## SHORT TASK
Take the entries below and print only the lines from the one with "Write part 2 of the Blender" through the one with "through every row.", exactly as they stand, both ends included.

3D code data

####

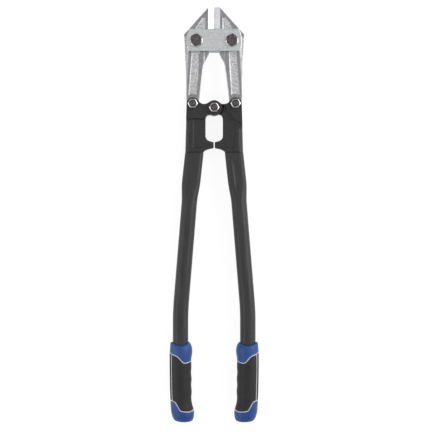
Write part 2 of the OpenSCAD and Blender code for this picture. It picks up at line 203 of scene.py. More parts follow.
# Milled margin: cleaner and paler than the forged skin, with a trace of the cutter.
milled_margin, tree, shader = finish("forged_steel_milled")
place = add(tree, "TexCoord").outputs["Object"]
passes = add(tree, "TexNoise", {"Vector": place, "Scale": 1 / (4 * MM), "Detail": 4.0, "Roughness": 0.6})
tone = add(tree, "ValToRGB", {"Fac": passes.outputs["Fac"]})
tone.color_ramp.elements[0].position = 0.3
tone.color_ramp.elements[0].color = linear("#D4D4D7")
tone.color_ramp.elements[1].position = 0.7
tone.color_ramp.elements[1].color = linear("#EAEAED")
tree.links.new(tone.outputs["Color"], shader.inputs["Base Color"])
shader.inputs["Metallic"].default_value = 1.0
shader.inputs["Roughness"].default_value = 0.36

# The step in the jaw's heel is coined flat by the press, which leaves it a shade duller than milling.
coined_step = milled_margin.copy()
coined_step.name = "jaw_steel_coined_flat"
tone = next(n for n in coined_step.node_tree.nodes if n.type == "VALTORGB")
tone.color_ramp.elements[0].color = linear("#A0A0A4")
tone.color_ramp.elements[1].color = linear("#B8B8BC")

FORGED, BLASTED, GROUND, MILLED, COINED = range(5)
JAW_GRAIN = 0.4 * MM
BEVEL_REACH = 8.8 * MM          # across the tool, from the cutting edge
BEVEL_LENGTH = 39 * MM
MARGIN_TOP = Vector((37.4 * MM, 240 * MM, 0))
MARGIN_FOOT = Vector((40.9 * MM, 178 * MM, 0))
MARGIN_END = 262 * MM           # the milled margin starts at the shoulder and runs down the jaw
MARGIN_FADE = 170 * MM          # where the margin has run out to nothing
MARGIN_DROP = 1.0 * MM
MARGIN_RAMP = 4 * MM
POCKET_DEPTH = 0.9 * MM
NOSE_POCKET_INSIDE = 10 * MM
TAIL_POCKET_INSIDE = 15.4 * MM
HEEL_DEPTH = 2 * MM
HEEL_REACH = 15.9 * MM
HEEL_FOOT = 220 * MM
HEEL_TOP = 247.5 * MM
ARCH_REACH = 24 * MM
ARCH_EDGE_REACH = 21.5 * MM
OUTER_FROM = 32 * MM            # the milled margin lies outside this
ARCH_FOOT = 168 * MM
ARCH_TOP = 221 * MM


def margin_side(x, y):
    """How far a point lies outside the inner line of the milled margin."""
    run = MARGIN_FOOT - MARGIN_TOP
    across = Vector((-run.y, run.x, 0)).normalized()
    return (Vector((abs(x), y, 0)) - MARGIN_TOP).dot(across)


def depth_of(point):
    """How far a point lies under the jaw's two broad faces."""
    return jaw_half - abs(point.z - middle)


def in_heel(point):
    """Whether a point is on or near the coined step at the jaw's heel, beside the opening."""
    return abs(point.x) < HEEL_REACH and HEEL_FOOT < point.y < HEEL_TOP


def in_bevel(point):
    """Whether a point is within the reach of the ground bevels."""
    return abs(point.x) < BEVEL_REACH and point.y > tip_y - BEVEL_LENGTH


def along_arch(point):
    """Whether a point is beside the opening between the jaws, below the heel."""
    return abs(point.x) < ARCH_REACH and ARCH_FOOT < point.y < ARCH_TOP


def floor_points(bm, depth):
    """The points on a recessed floor of the given depth."""
    return [v for v in bm.verts if abs(v.normal.z) > 0.99 and abs(depth_of(v.co) - depth) < 0.1 * MM]


def jaw_zone(face):
    """Which finish a face of a jaw has."""
    c = face.calc_center_median()
    depth = depth_of(c)
    upright = abs(face.normal.z)      # 1 on a broad face, 0 on a wall
    in_nose = c.y > MARGIN_END
    pocket_inside = NOSE_POCKET_INSIDE if in_nose else TAIL_POCKET_INSIDE
    if in_bevel(c) and 0.5 < upright < 0.96:
        return GROUND
    if in_heel(c) and depth > 0.3 * MM and upright > 0.15 and abs(c.x) > 4 * MM:
        return COINED if upright > 0.9 and depth > 1.5 * MM else MILLED
    if along_arch(c) and 0.12 < upright < 0.97 and depth < 4 * MM and abs(c.x) < ARCH_EDGE_REACH:
        return MILLED
    if 0.2 * MM < depth < 1.6 * MM and upright > 0.85 and abs(c.x) > pocket_inside:
        return BLASTED
    if margin_side(c.x, c.y) > 0 and not in_nose:
        return MILLED
    return FORGED


def cut_along(bm, faces, place, facing):
    """Cuts the faces where a plane crosses them, so that two finishes meet in a clean line."""
    edges = list(dict.fromkeys(e for f in faces for e in f.edges))
    verts = list(dict.fromkeys(v for f in faces for v in f.verts))
    bmesh.ops.bisect_plane(bm, geom=faces + edges + verts, dist=0.0001 * MM, plane_co=place,
                           plane_no=facing)


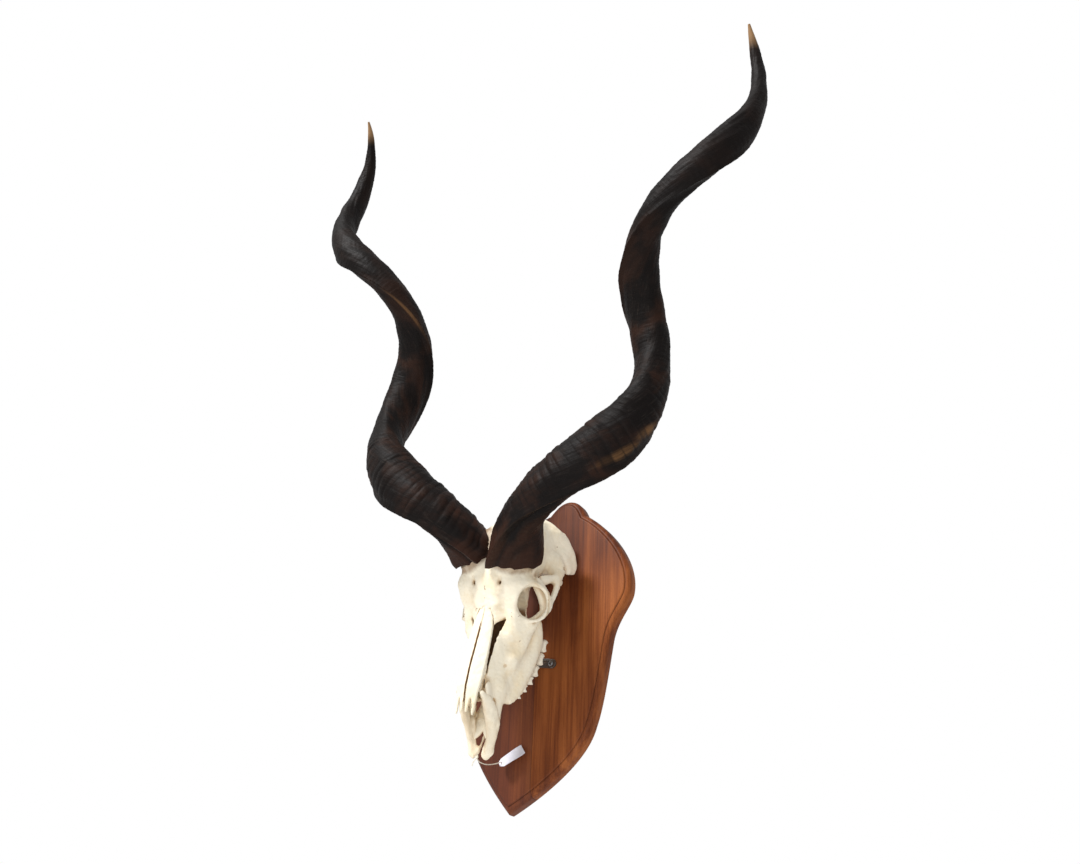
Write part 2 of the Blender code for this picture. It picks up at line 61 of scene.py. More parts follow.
class Side(Enum):
    """The two halves of the animal, as the viewer sees them."""

    LEFT = -1
    RIGHT = 1

    @property
    def label(self) -> str:
        """The side's word in node and piece names."""
        return self.name.lower()


class Slot(Enum):
    """The record's material slots."""

    WOOD = "shield_wood"
    BONE = "bone"
    ENAMEL = "tooth_enamel"
    HORN = "horn"
    STEEL = "steel"
    CARD = "tag_card"
    STRING = "string"


# Curves and noise


def smooth_through(points: Sequence[Sequence[float]], steps: int) -> Array:
    """Catmull-Rom points through every row.

    Args:
        points: Rows, each a place with its radius or other values.
        steps: Points made for each stretch.

    Returns:
        The rows of the smooth curve, ends included.
    """
    rows = np.array(points, float)
    padded = np.vstack([2 * rows[0] - rows[1], rows, 2 * rows[-1] - rows[-2]])
    found = []
    for p0, p1, p2, p3 in zip(padded, padded[1:], padded[2:], padded[3:]):
        for t in np.arange(steps) / steps:
            found.append(
                0.5 * (2 * p1 + (p2 - p0) * t + (2 * p0 - 5 * p1 + 4 * p2 - p3) * t**2
                       + (3 * p1 - p0 - 3 * p2 + p3) * t**3)
            )
    return np.array(found + [rows[-1]])


def ease(low: float, high: float, value: Any) -> Any:
    """Smooth step from 0 at low to 1 at high (low may be the larger)."""
    share = np.clip((value - low) / (high - low), 0, 1)
    return share * share * (3 - 2 * share)


def bell(distance: Any, width: float) -> Any:
    """A bell curve of height 1."""
    return np.exp(-((distance / width) ** 2))


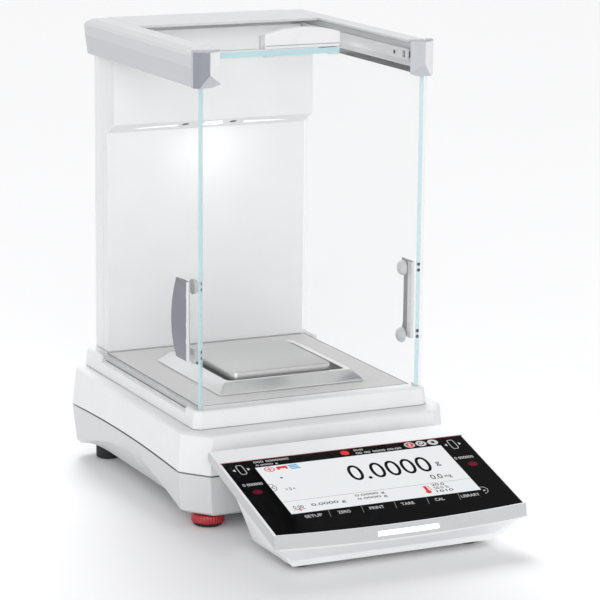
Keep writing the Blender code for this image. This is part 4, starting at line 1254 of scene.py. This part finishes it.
# The band above the page, with three round signs
fitted("mark_white", "000 0000000", -77.0, -48.0, 2.6, 5.2)
fitted("mark_white", "0.0000 g", -77.0, -59.0, 7.4, 10.0)
fitted("mark_white", "00:00", 7.0, 15.0, 2.8, 5.0)
fitted("mark_white", "00 00 0000 00:00", 7.0, 46.0, 7.0, 9.6)
round_patch("mark_red", -1.2, 5.8, 3.6, 3.2)
for x in (54.6, 64.6, 74.8):
    round_patch("mark_white", x, 5.6, 4.4, 3.9)
round_patch("mark_red", 54.6, 5.6, 3.3, 2.9, 0.12)
bar_patch("mark_white", 53.8, 55.4, 3.8, 7.4, 0.16)
round_patch("ink", 64.6, 5.6, 2.6, 2.2, 0.12)
round_patch("mark_white", 64.6, 5.6, 1.7, 1.4, 0.16)
line_patch("mark_white", [(64.6, 5.6), (67.0, 3.0)], 0.9, 0.16)
round_patch("ink", 74.8, 5.6, 1.7, 1.5, 0.12)

# Key words below the page: word, middle x, width
KEYS = (("SETUP", -63.8, 14.0), ("ZERO", -38.8, 10.0), ("PRINT", -12.0, 12.0))
KEYS += (("TARE", 13.8, 10.5), ("CAL", 40.6, 7.6), ("LIBRARY", 66.8, 15.6))
for word, x, wide in KEYS:
    fitted("mark_white", word, x - wide / 2, x + wide / 2, 82.4, 86.0, weight=0.02)
for x in (-50.6, -23.6, 3.6, 30.8, 57.4):
    line_patch("mark_dim", [(x - 1.0, 88.4), (x + 1.0, 79.4)], 0.5)


def door_mark(x):
    """Rounded outline of a door with an arrow on either side."""
    outline = []
    for i in range(33):
        turn = 2 * math.pi * i / 32
        power = 0.45
        cx = math.copysign(abs(math.cos(turn)) ** power, math.cos(turn))
        cs = math.copysign(abs(math.sin(turn)) ** power, math.sin(turn))
        outline.append((x + 2.6 * cx, 12.0 + 6.4 * cs))
    line_patch("mark_white", outline, 0.5)
    for sign in (-1, 1):
        tip = x + sign * 7.2
        foot = x + sign * 5.0
        patch("mark_white", [(foot, 10.2), (tip, 12.0), (foot, 13.8)])


door_mark(-90.5)
door_mark(89.2)
for x, s in ((-91.1, 44.0), (91.0, 42.5)):
    round_patch("sensor", x, s, 3.9, 3.2, 0.03)
fitted("mark_white", "0 000000", -98.5, -82.5, 31.6, 35.0)
fitted("mark_white", "0 000000", 80.5, 96.5, 30.4, 33.8)
line_patch("mark_white", [(79.0, 75.2), (82.4, 75.6), (84.4, 78.8), (82.8, 83.0), (79.6, 84.4)], 0.4)
round_patch("mark_white", 80.8, 80.3, 0.9, 0.8)
finish_marks()


# ---- what stays from the frame


INNER_LOOKS = {
    "aluminium": ("chassis_plate", "load_cell_frame", "load_receiver", "balance_lever", "weight_carrier"),
    "dark_steel": ("magnet_pot", "calibration_motor", "left_door_motor", "right_door_motor"),
    "polished": ("left_calibration_weight", "right_calibration_weight"),
    "brass": ("lead_screw", "left_drive_pinion", "right_drive_pinion"),
    "copper": ("force_coil",),
    "board": ("main_board",),
}
for look, nodes in INNER_LOOKS.items():
    for node in nodes:
        mesh = frame["nodes"][node].data
        mesh.materials.clear()
        mesh.materials.append(LOOKS[look])


# ---- room, light and camera


def room():
    mesh = bpy.data.meshes.new("floor")
    half = 20.0
    corners = [(-half, -half, 0.0), (half, -half, 0.0), (half, half, 0.0), (-half, half, 0.0)]
    mesh.from_pydata(corners, [], [(0, 1, 2, 3)])
    made, _, _, shader = new_material("pale_floor")
    put(shader, {"Base Color": (0.92, 0.92, 0.93, 1.0), "Roughness": 0.7, "Specular IOR Level": 0.2})
    mesh.materials.append(made)
    add_object("floor", mesh)


def aimed(name, data, direction):
    """A light that shines along direction."""
    light = add_object(name, data)
    light.rotation_mode = "QUATERNION"
    light.rotation_quaternion = Vector(direction).to_track_quat("-Z", "Y")
    return light


def area_light(name, location, target, size, watts):
    data = bpy.data.lights.new(name, "AREA")
    data.shape = "RECTANGLE"
    data.size, data.size_y = size
    data.energy = watts
    light = aimed(name, data, Vector(target) - Vector(location))
    light.location = location
    return light


room()
SUN_DIRECTION = (-0.27, -0.95, -0.78)
sun = aimed("key", bpy.data.lights.new("key", "SUN"), SUN_DIRECTION)
sun.data.energy = 2.1
sun.data.angle = math.radians(24.0)
sun.visible_glossy = False
# Places and sizes of the lights are in metres
area_light("fill", (-1.3, -2.6, 1.2), (0.0, 0.0, 0.2), (1.6, 1.6), 28.0)
area_light("chamber_lamp", (0.0, 0.140, 0.268), (0.0, 0.163, 0.19), (0.05, 0.012), 0.0065)
soft_lamp = area_light("chamber_fill", (0.0, 0.02, 0.345), (0.0, 0.11, 0.1), (0.15, 0.08), 0.04)
soft_lamp.visible_camera = False
soft_lamp.visible_glossy = False


def studio():
    """White around the horizon, dimmer overhead."""
    world = bpy.data.worlds.new("studio")
    world.use_nodes = True
    nodes = world.node_tree.nodes
    links = world.node_tree.links
    place = nodes.new("ShaderNodeTexCoord")
    parts = nodes.new("ShaderNodeSeparateXYZ")
    links.new(place.outputs["Generated"], parts.inputs["Vector"])
    sky = ramped(nodes, links, parts.outputs["Z"], (0.18, (1.0, 1.0, 1.0)), (0.55, (0.55, 0.55, 0.55)))
    links.new(sky, nodes["Background"].inputs["Color"])
    put(nodes["Background"], {"Strength": 1.0})
    bpy.context.scene.world = world


studio()
bpy.context.scene.view_settings.view_transform = "Standard"
bpy.context.scene.cycles.transparent_max_bounces = 24

# In metres, with the direction from the object back to the camera
CAMERA_AT = Vector((-0.89805, -1.88811, 0.62213))
CAMERA_BACK = Vector((-0.42166, -0.88074, 0.21562)).normalized()
CAMERA_ROLL = math.radians(0.53)
camera_data = bpy.data.cameras.new("camera")
camera_data.lens = 163.35
camera_data.clip_end = 60.0
camera = add_object("camera", camera_data)
flat_right = Vector((-CAMERA_BACK.y, CAMERA_BACK.x, 0.0)).normalized()
flat_up = CAMERA_BACK.cross(flat_right)
right = flat_right * math.cos(CAMERA_ROLL) + flat_up * math.sin(CAMERA_ROLL)
up = flat_up * math.cos(CAMERA_ROLL) - flat_right * math.sin(CAMERA_ROLL)
turn = Matrix((right, up, CAMERA_BACK)).transposed()
camera.matrix_world = Matrix.Translation(CAMERA_AT) @ turn.to_4x4()
bpy.context.scene.camera = camera
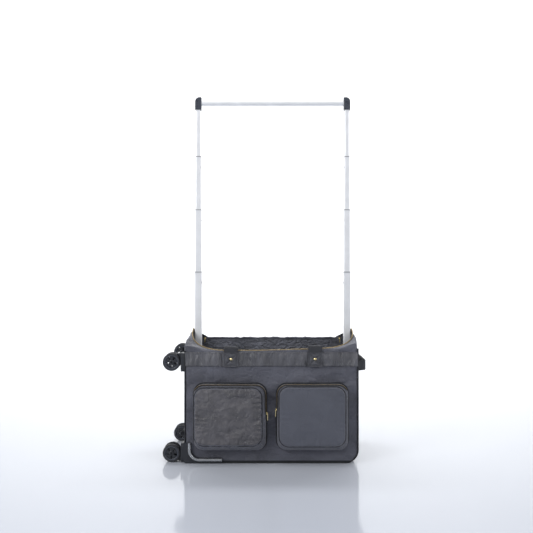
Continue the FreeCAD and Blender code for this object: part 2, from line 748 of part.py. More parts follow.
def make_casters():
    """Four twin-wheel casters: a cup on the end panel, and a fork, axle and wheel that turn."""
    cups = []
    for name, level, side in CASTERS:
        centre = (Sizes.cup_inner - Sizes.cup_outer) / 2
        cup = rounded_plate(name + "_cup", "YZ_Plane", Sizes.cup_width, Sizes.cup_inner + Sizes.cup_outer,
                            Sizes.cup_outer, Sizes.cup_depth, Vector(1, 0, 0))
        place(cup, -half_length - Sizes.cup_depth / 2, Sizes.caster_offset * side,
              swivel_height(level) - centre * level)
        bore = rod(name + "_bore", "X", Sizes.stem_radius + Sizes.running_fit, Sizes.cup_depth,
                   (-half_length - Sizes.cup_depth, Sizes.caster_offset * side, swivel_height(level)))
        cups.append(cut(name + "_caster_cup", cup, bore))
        make_fork(name, level, side)
        axle_y = Sizes.caster_offset * side - half_axle
        axle = rod(name + "_pin", "Y", Sizes.axle_radius, half_axle * 2, (axle_x, axle_y, axle_height(level)))
        keep(axle, name + "_caster_axle")
        discs = [make_disc(name, level, side, face) for face in (-1, 1)]
        keep(group(name + "_discs", discs), name + "_caster_wheel")
    keep(group("cups", cups), "caster_cups")


def make_fork(name, level, side):
    """Hooded arm between the discs, on a stem that swivels in the cup; trail points to the case's middle."""
    body = new_body(name + "_fork")
    arm = sketch_on(body, "XZ_Plane")
    reach = Sizes.wheel_reach
    boss = 8
    trail = Sizes.wheel_trail
    lean = math.sqrt(0.75) * boss
    towards = -level
    root_gap = 0.4
    hood = 11
    root = 9.5
    draw_outline(arm, [
        (-root_gap, -hood * towards),
        (-reach + boss + 2, -root * towards),
        (-reach - boss / 2, (trail - lean) * towards, -reach - boss, trail * towards),
        (-reach + boss / 2, (trail + lean) * towards),
        (-boss - 1, hood * towards),
        (-root_gap, root * towards),
    ])
    draw_circle(arm, -reach, trail * towards, Sizes.axle_radius + Sizes.running_fit)
    pad(body, arm, Sizes.fork_width)
    stem = sketch_on(body, "YZ_Plane")
    draw_circle(stem, 0, 0, Sizes.stem_radius)
    pad(body, stem, Sizes.cup_depth - 1, both_ways=False)
    neck = sketch_on(body, "YZ_Plane")
    draw_circle(neck, 0, 0, Sizes.stem_radius)
    pad(body, neck, root_gap + 0.1, both_ways=False, backwards=True)
    place(body, -half_length - Sizes.cup_depth, Sizes.caster_offset * side, swivel_height(level))
    keep(body, name + "_caster_fork")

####

## PROBLEM SOLUTION
Write part 2 of the Blender code for this picture. It picks up at line 61 of scene.py. More parts follow.
class Side(Enum):
    """The two halves of the animal, as the viewer sees them."""

    LEFT = -1
    RIGHT = 1

    @property
    def label(self) -> str:
        """The side's word in node and piece names."""
        return self.name.lower()


class Slot(Enum):
    """The record's material slots."""

    WOOD = "shield_wood"
    BONE = "bone"
    ENAMEL = "tooth_enamel"
    HORN = "horn"
    STEEL = "steel"
    CARD = "tag_card"
    STRING = "string"


# Curves and noise


def smooth_through(points: Sequence[Sequence[float]], steps: int) -> Array:
    """Catmull-Rom points through every row.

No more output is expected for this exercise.